Virtual reality cuts through that bottleneck. With immersive simulation, teams can walk through a concept together from different locations, adjust parameters on the fly, and receive instant feedback.

Instead of waiting days for consensus, product designers can test multiple configurations in a single afternoon. Increased efficiency not only saves time, but it also alters innovation entirely.

Testing Before Choosing Materials

Before building the first physical prototype, teams make numerous decisions regarding structure, balance, and material usage. Early-stage choices are critical, but also hard to test without committing to fabrication.

With VR, teams can replicate how different materials will behave in a design. They can adjust size, shape, and distribution, getting a sense of weight or flexibility without cutting into foam, steel, or carbon fiber. These insights help clarify the types of prototypes and when to use them in the physical testing phase.

That means fewer wasted materials and more targeted builds. A team might skip three early-stage iterations entirely, simply because VR helped them rule out what won’t work.

Simulating Risk Without the Risk

There are numerous prototype tests to conduct. Dropping a product from six feet, running it through high-heat environments, and testing how it withstands sudden pressure changes are all valuable tests. However, physically simulating products can be costly and hazardous, especially in aerospace or automotive industries.

Virtual testing creates a safe environment to imitate stress points. Designers can observe how a digital object behaves under simulated conditions, identifying weak points or compliance failures before they reach the fabrication floor. This form of predictive insight can shave months off a testing timeline and save thousands in scrapped parts.

Inclusive Usability Testing

Physical testing environments aren’t always inclusive. When prototypes must remain in one location, it limits who can give feedback. Often, it’s just whoever’s in the room. This can leave out remote collaborators, testers with mobility challenges, or user groups with highly specific needs.

VR expands the testing pool. A usability session can now include a participant in another country, a user testing assistive technology, or a customer from an underrepresented demographic, all without needing access to the physical prototype. Broader participation helps identify user experience flaws earlier, before they’re baked into production.

Helping Teams Think Spatially

There’s a big difference between reviewing a computer-aided design (CAD) file on a screen and walking through a design at full scale. Virtual reality provides teams with the spatial awareness that static renderings cannot match. Instead of imagining how a control panel fits inside a dashboard, designers can step into that dashboard and interact with the controls as if they were already manufactured.

By shifting perspectives, teams can uncover issues that would otherwise remain hidden until late in the production process. Tight clearances, awkward placements, and clunky ergonomics become obvious in a virtual walkthrough.
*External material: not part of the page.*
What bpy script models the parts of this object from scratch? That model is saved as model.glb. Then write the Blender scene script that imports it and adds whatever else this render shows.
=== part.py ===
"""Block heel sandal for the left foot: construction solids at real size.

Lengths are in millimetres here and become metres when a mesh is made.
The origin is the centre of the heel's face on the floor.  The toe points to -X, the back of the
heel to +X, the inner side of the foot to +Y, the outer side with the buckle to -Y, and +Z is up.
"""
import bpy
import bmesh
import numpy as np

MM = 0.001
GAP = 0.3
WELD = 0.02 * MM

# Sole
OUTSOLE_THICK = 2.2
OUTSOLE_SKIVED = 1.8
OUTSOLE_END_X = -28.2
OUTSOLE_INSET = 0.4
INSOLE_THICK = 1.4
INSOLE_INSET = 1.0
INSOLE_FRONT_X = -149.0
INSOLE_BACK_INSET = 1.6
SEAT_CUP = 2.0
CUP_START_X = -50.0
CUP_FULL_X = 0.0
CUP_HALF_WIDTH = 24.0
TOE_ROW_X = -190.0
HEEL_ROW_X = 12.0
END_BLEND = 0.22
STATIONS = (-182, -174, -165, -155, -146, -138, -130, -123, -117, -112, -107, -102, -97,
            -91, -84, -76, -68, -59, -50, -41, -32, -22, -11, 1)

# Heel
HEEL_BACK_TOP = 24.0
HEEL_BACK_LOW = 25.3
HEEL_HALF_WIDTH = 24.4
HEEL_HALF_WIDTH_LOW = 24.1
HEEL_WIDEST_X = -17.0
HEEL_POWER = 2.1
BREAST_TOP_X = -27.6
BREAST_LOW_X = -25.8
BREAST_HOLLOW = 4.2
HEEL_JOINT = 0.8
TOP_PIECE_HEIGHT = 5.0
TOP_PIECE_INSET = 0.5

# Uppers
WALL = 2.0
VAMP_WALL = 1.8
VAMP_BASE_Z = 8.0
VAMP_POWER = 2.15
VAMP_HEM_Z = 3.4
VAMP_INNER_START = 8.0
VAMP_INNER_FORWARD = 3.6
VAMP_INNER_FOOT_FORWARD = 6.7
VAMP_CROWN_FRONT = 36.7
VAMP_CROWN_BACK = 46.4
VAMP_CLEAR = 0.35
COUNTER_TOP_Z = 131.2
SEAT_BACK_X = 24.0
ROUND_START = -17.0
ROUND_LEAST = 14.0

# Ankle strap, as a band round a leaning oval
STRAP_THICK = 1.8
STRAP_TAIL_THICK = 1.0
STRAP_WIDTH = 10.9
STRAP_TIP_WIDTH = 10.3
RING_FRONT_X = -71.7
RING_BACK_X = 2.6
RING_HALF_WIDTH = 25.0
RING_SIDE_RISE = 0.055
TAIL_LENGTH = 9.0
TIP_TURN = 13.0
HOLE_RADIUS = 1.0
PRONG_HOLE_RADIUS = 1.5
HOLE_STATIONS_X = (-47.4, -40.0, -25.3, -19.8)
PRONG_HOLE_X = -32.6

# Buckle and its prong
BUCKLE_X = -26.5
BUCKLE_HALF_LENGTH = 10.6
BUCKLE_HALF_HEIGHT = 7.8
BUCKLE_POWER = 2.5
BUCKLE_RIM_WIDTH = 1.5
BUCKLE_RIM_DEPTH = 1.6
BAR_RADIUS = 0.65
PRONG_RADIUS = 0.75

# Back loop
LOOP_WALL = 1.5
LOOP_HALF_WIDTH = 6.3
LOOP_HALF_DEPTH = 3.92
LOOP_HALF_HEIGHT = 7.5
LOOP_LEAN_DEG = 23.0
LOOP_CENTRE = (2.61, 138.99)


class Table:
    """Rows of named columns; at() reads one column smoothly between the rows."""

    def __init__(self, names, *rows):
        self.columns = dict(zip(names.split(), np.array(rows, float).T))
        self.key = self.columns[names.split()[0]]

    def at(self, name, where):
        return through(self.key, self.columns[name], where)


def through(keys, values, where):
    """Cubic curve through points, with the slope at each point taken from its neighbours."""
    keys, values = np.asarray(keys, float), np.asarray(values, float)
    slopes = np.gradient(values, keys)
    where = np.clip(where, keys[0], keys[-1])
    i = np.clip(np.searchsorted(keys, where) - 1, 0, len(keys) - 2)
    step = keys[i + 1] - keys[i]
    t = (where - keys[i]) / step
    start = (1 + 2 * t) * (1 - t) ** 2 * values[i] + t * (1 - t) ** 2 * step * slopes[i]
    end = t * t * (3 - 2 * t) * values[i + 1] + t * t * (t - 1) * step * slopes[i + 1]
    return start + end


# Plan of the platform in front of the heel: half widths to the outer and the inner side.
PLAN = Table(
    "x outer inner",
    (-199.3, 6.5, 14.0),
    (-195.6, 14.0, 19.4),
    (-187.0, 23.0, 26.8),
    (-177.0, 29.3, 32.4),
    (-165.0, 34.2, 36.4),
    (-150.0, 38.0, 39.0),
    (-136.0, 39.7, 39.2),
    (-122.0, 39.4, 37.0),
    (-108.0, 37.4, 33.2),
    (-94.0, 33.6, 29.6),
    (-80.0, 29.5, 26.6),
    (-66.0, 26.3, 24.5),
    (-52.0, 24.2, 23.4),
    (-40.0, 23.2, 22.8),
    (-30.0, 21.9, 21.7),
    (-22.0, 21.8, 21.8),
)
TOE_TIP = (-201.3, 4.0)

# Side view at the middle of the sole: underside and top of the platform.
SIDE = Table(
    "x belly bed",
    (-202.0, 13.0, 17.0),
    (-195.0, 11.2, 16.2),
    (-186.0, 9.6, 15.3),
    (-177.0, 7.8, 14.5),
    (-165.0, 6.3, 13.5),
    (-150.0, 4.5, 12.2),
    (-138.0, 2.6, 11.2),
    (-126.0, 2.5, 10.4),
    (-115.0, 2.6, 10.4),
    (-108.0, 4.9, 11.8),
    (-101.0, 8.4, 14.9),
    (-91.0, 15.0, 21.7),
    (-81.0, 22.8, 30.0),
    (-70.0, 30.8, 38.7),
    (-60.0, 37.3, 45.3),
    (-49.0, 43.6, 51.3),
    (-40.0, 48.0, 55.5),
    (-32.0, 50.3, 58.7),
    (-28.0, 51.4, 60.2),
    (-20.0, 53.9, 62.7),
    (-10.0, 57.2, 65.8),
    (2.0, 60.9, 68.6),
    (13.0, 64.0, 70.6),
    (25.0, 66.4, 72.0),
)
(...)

With VR, the abstract becomes tangible, long before making a single part.

Pairing Virtual With Physical Testing

Some companies assume that investing in virtual testing means replacing physical prototypes altogether, but that’s a misunderstanding. The best teams use VR to refine concepts before cutting any material. They can move into physical builds with greater clarity and fewer unknowns.

This hybrid approach means a team might go from seven early-stage prototypes to just one or two. It’s leaner, smarter, and more cost-effective. Physical prototyping firms are already adapting by partnering with VR specialists to streamline production cycles. Rather than competing with each other, virtual and physical testing work in tandem to achieve better outcomes with fewer trials and errors.
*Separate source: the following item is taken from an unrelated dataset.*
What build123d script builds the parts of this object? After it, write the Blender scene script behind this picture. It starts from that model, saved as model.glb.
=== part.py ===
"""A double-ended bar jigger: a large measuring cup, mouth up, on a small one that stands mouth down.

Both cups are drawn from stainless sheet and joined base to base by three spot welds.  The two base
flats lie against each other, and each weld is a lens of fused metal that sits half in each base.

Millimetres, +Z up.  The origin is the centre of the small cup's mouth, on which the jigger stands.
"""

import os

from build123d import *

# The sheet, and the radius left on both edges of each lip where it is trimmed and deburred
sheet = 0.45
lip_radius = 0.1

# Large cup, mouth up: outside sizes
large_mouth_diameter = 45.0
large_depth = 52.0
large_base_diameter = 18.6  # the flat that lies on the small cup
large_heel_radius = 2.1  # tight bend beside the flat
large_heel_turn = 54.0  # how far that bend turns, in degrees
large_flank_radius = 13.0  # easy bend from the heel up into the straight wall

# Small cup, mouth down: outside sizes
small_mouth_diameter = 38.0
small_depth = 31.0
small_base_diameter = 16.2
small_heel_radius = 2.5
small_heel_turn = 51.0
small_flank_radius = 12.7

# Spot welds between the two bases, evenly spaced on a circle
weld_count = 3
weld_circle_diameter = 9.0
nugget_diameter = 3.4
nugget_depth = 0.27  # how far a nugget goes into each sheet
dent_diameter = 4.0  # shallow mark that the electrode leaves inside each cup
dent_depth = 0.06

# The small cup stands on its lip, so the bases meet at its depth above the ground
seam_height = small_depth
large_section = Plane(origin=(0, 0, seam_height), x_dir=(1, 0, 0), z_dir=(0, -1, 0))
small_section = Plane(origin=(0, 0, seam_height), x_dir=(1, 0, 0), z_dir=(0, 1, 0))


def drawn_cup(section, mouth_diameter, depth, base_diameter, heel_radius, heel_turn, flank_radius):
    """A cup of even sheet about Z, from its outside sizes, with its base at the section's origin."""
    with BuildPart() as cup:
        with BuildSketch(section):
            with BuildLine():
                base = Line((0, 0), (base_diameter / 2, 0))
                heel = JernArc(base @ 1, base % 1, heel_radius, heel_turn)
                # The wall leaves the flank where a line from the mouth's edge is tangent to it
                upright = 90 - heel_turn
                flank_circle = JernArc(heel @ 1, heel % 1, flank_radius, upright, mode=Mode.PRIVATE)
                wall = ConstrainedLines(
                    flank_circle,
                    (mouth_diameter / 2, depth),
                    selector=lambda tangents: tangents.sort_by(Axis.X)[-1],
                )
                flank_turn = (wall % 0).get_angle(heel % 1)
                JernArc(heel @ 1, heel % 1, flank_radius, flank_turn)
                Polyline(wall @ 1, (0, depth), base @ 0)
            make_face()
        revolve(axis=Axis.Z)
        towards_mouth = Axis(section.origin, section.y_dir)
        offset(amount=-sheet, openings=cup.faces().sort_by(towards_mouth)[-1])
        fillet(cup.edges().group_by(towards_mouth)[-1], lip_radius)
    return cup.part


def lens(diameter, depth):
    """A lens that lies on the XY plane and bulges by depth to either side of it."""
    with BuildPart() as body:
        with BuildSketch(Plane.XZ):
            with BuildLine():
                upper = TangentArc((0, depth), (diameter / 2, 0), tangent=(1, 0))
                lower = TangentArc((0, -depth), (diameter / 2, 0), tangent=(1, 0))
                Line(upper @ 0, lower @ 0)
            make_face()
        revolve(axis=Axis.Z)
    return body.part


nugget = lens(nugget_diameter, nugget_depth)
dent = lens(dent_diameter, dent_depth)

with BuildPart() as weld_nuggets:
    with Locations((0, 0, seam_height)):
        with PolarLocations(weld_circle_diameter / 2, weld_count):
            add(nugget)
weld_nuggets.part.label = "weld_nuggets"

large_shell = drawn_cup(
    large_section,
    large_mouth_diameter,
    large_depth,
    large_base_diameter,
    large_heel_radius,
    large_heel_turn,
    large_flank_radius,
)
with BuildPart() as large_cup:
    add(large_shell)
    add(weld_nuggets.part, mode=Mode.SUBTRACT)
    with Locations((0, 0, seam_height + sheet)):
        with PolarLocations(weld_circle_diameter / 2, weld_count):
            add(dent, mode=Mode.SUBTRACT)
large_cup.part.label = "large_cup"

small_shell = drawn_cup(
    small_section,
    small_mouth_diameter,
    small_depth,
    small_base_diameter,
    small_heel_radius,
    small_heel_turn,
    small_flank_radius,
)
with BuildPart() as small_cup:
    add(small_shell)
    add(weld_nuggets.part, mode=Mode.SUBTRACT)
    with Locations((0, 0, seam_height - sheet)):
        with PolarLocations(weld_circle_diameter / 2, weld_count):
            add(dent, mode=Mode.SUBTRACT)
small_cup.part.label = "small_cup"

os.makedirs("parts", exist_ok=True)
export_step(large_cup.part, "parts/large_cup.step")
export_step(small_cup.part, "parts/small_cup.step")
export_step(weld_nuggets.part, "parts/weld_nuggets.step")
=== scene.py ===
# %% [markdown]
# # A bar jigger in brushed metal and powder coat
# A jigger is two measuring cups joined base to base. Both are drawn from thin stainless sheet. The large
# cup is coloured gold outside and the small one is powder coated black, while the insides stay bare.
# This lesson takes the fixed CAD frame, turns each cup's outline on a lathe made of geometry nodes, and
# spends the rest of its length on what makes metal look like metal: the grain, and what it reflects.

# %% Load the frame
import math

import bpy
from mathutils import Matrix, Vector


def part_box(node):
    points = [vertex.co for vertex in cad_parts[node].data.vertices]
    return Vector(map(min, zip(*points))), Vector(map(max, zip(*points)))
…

Streamlining Regulatory Approvals

In highly regulated industries, design validation is only half the battle. Meeting safety, environmental, or performance regulations regularly means submitting extensive documentation, visual evidence, and iteration histories. VR can support that process by generating visual walkthroughs, stress-test simulations, and metadata tied to specific design revisions.

Such an immersive, documented testing environment enables regulatory teams to evaluate submissions more quickly and with greater confidence. It also gives companies a digital audit trail that’s easier to organize and share than stacks of PDFs and digital slideshows. When used strategically, VR supports internal design teams and streamlines the product’s release onto the market.

Shifting Team Dynamics

Virtual testing doesn’t reshape products; it reshapes the way teams operate. Traditional design reviews can feel disjointed, with engineers and marketers weighing in at different points and often speaking different technical languages. But when everyone experiences the same immersive environment, collaboration becomes immediate and intuitive.
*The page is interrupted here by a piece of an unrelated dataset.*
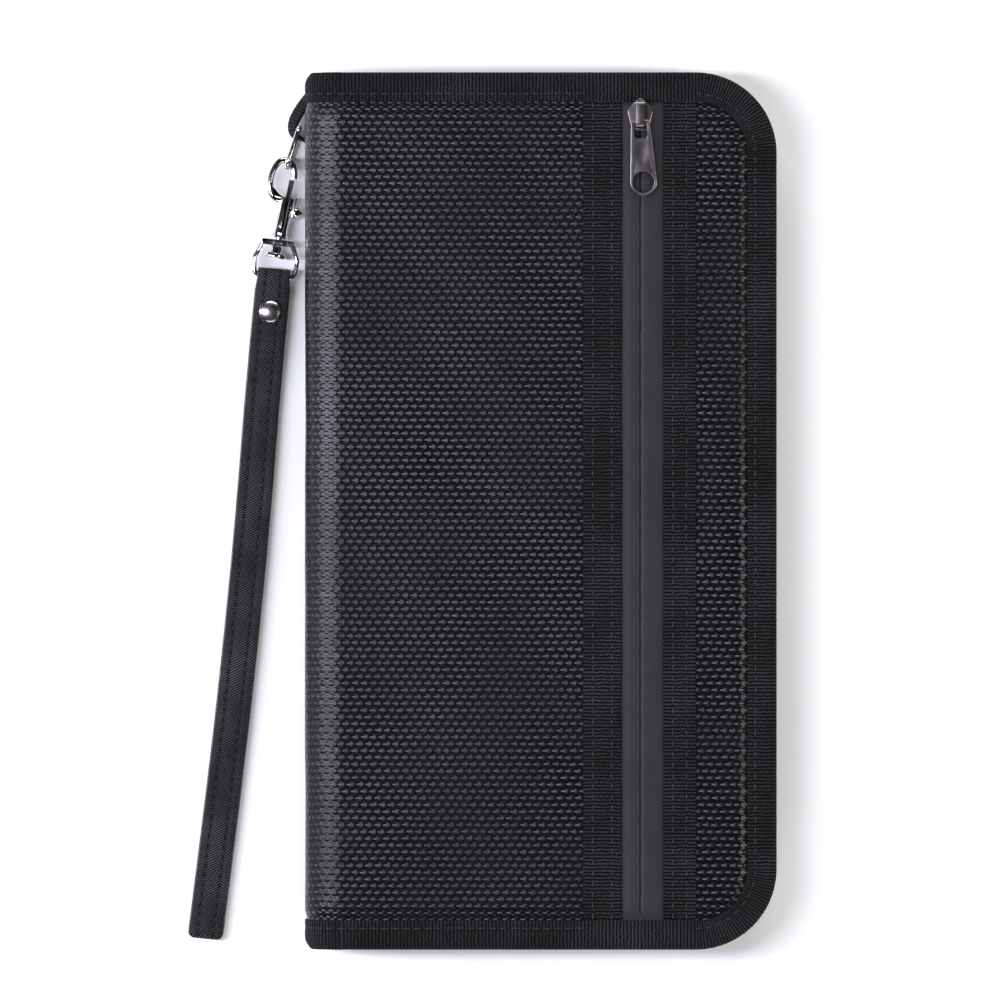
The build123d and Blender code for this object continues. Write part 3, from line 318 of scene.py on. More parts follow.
def hatched_leather():
    """Fine diagonal ribs that lean one way over most of the strap and mirror near one side."""
    rib_pitch, cross_pitch = 0.0008, 0.0012
    mirror_at, grooves_at = 0.0068, (0.00237, 0.0072)  # metres round the strap's section
    material, tree = new_material("Hatched strap leather", {"Specular IOR Level": 0.16}, (0.9, 0.0002))
    place = surface_place(tree)
    split = add_node(tree, "ShaderNodeSeparateXYZ", {"Vector": place}).outputs

    def off(at):
        return calc(tree, "ABSOLUTE", calc(tree, "SUBTRACT", split["Y"], at))

    across = off(mirror_at)
    lean = calc(tree, "MULTIPLY_ADD", across, -0.65, split["X"])
    wander = calc(tree, "MULTIPLY_ADD", noise(tree, place, 300.0, 2.0), 1.4, -0.7)
    ribs = calc(tree, "SINE", calc(tree, "MULTIPLY_ADD", lean, 2 * math.pi / rib_pitch, wander))
    cross = calc(tree, "MULTIPLY_ADD", across, 1.4, split["X"])
    cross = calc(tree, "SINE", calc(tree, "MULTIPLY", cross, 2 * math.pi / cross_pitch))
    height = ease(tree, calc(tree, "MULTIPLY_ADD", cross, 0.3, ribs), 0.0, 1.25)
    shade = use_group(tree, UNEVEN, Place=place, Scale=60.0, Fine=1300.0)["Shade"]
    # Colour kept dark along the two stitch grooves: painted shade in the grooves.
    groove = ease(tree, calc(tree, "MINIMUM", off(grooves_at[0]), off(grooves_at[1])), 0.0002, 0.00055)
    # Rib crests painted pale and the hollows between them dark, varied at random: painted highlight and painted shade.
    crest_light_and_wear = calc(tree, "MULTIPLY", height, ease(tree, shade, 0.35, 0.65, 0.3, 1.0))
    crest_light_and_wear = calc(tree, "MULTIPLY", crest_light_and_wear, groove)
    colour = mix_colour(tree, crest_light_and_wear, (0.0006, 0.0006, 0.0008), (0.13, 0.13, 0.142))
    return wire(material, colour, ease(tree, height, 0.0, 1.0, 0.55, 0.4), height)


def edge_paint():
    material, tree = new_material("Strap edge paint", {"Specular IOR Level": 0.5}, (0.3, 0.0001))
    place = object_place(tree)
    lumps = use_group(tree, UNEVEN, Place=place, Scale=400.0, Fine=1800.0)["Shade"]
    colour = mix_colour(tree, lumps, (0.003, 0.003, 0.003), (0.009, 0.009, 0.01))
    return wire(material, colour, ease(tree, lumps, 0.3, 0.7, 0.28, 0.45), lumps)


def sewing_thread():
    material, tree = new_material("Sewing thread", {"Specular IOR Level": 0.35}, (0.5, 0.00006))
    place = object_place(tree)
    ply = add_node(
        tree,
        "ShaderNodeTexWave",
        {"Vector": place, "Scale": 900.0, "Distortion": 1.5, "Detail": 1.0},
        bands_direction="DIAGONAL",
    ).outputs["Fac"]
    shade = use_group(tree, UNEVEN, Place=place, Scale=120.0, Fine=2000.0)["Shade"]
    # Thread painted lighter along the crests of its plies and darker between them: painted highlight and painted shade.
    tone = calc(tree, "MULTIPLY", ply, shade)
    colour = mix_colour(tree, tone, (0.006, 0.006, 0.007), (0.045, 0.045, 0.05))
    return wire(material, colour, ease(tree, shade, 0.3, 0.7, 0.5, 0.7), ply)


def worked_metal(name, base, crest_light_and_wear, roughness, scratches):
    material, tree = new_material(name, {"Metallic": 1.0}, (0.12, 0.00004))
    marks = use_group(tree, HANDLING, Place=object_place(tree), Scratches=scratches)
    rough = ease(tree, marks["Smudge"], 0.3, 0.7, *roughness)
    rough = calc(tree, "MULTIPLY_ADD", marks["Marks"], 0.1, rough)
    return wire(material, mix_colour(tree, marks["Smudge"], base, crest_light_and_wear), rough, marks["Marks"])


def moulded(name, dark, light, roughness=(0.4, 0.6), specular=0.35):
    """Plain solid stuff such as coil, board and foam, with a fine grain."""
    material, tree = new_material(name, {"Specular IOR Level": specular}, (0.3, 0.0001))
    place = object_place(tree)
    shade = use_group(tree, UNEVEN, Place=place, Scale=150.0, Fine=2200.0)["Shade"]
    return wire(
        material, mix_colour(tree, shade, dark, light), ease(tree, shade, 0.3, 0.7, *roughness), shade
    )


FABRIC = coated_fabric()
# Each ribbed tape's second colour is the painted highlight of its rib crests.
GROSGRAIN = ribbed_tape(
    "Grosgrain binding", (0.0006, 0.0006, 0.0007), (0.04, 0.04, 0.044), 0.00105, 0.0007
)
ZIP_WEAVE = ribbed_tape(
    "Woven zip tape", (0.002, 0.002, 0.0024), (0.016, 0.016, 0.018), 0.0006, 0.0005
)
LINING = ribbed_tape(
    "Nylon lining", (0.012, 0.012, 0.014), (0.045, 0.045, 0.05), 0.0005, 0.0005, (0.5, 0.65)
)
POCKET = ribbed_tape(
    "Nylon pocket cloth", (0.009, 0.009, 0.0105), (0.034, 0.034, 0.038), 0.0004, 0.0004, (0.42, 0.58)
)
ZIP_FILM = coated_zip_tape()
LEATHER = hatched_leather()
EDGE_PAINT = edge_paint()
THREAD = sewing_thread()
GUNMETAL = worked_metal("Gunmetal", (0.17, 0.15, 0.156), (0.195, 0.176, 0.182), (0.3, 0.36), 700.0)
NICKEL = worked_metal("Polished nickel", (0.72, 0.7, 0.68), (0.62, 0.6, 0.58), (0.07, 0.16), 900.0)
RIVET_METAL = worked_metal("Rivet nickel", (0.42, 0.36, 0.355), (0.34, 0.29, 0.285), (0.2, 0.28), 900.0)
SPRING_STEEL = worked_metal("Spring steel", (0.4, 0.4, 0.41), (0.3, 0.3, 0.31), (0.25, 0.4), 800.0)
COIL_PLASTIC = moulded("Coil filament", (0.006, 0.006, 0.007), (0.014, 0.014, 0.016), (0.3, 0.42), 0.45)
BOARD = moulded("Stiffener board", (0.07, 0.07, 0.07), (0.1, 0.1, 0.1))
FOAM = moulded("Closed-cell foam", (0.03, 0.03, 0.032), (0.05, 0.05, 0.053), (0.8, 0.95), 0.1)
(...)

Instead of waiting for shared files or feedback, input occurs in real time. A compliance officer can flag a concern while a designer adjusts dimensions within the shared virtual space. That kind of collaboration speeds up decision-making and helps build consensus early, often in hours instead of days.

Excellence Is Iterative

No matter how advanced the software or how realistic the simulation, VR won’t replace the discipline of design; it simply sharpens it. The best product development focuses on testing, refining, and repeating the process until the product holds up under pressure.

That’s where the real advantage lies in using virtual reality in product testing. Adhering to high standards using this advanced technology equips teams to get it right from the start.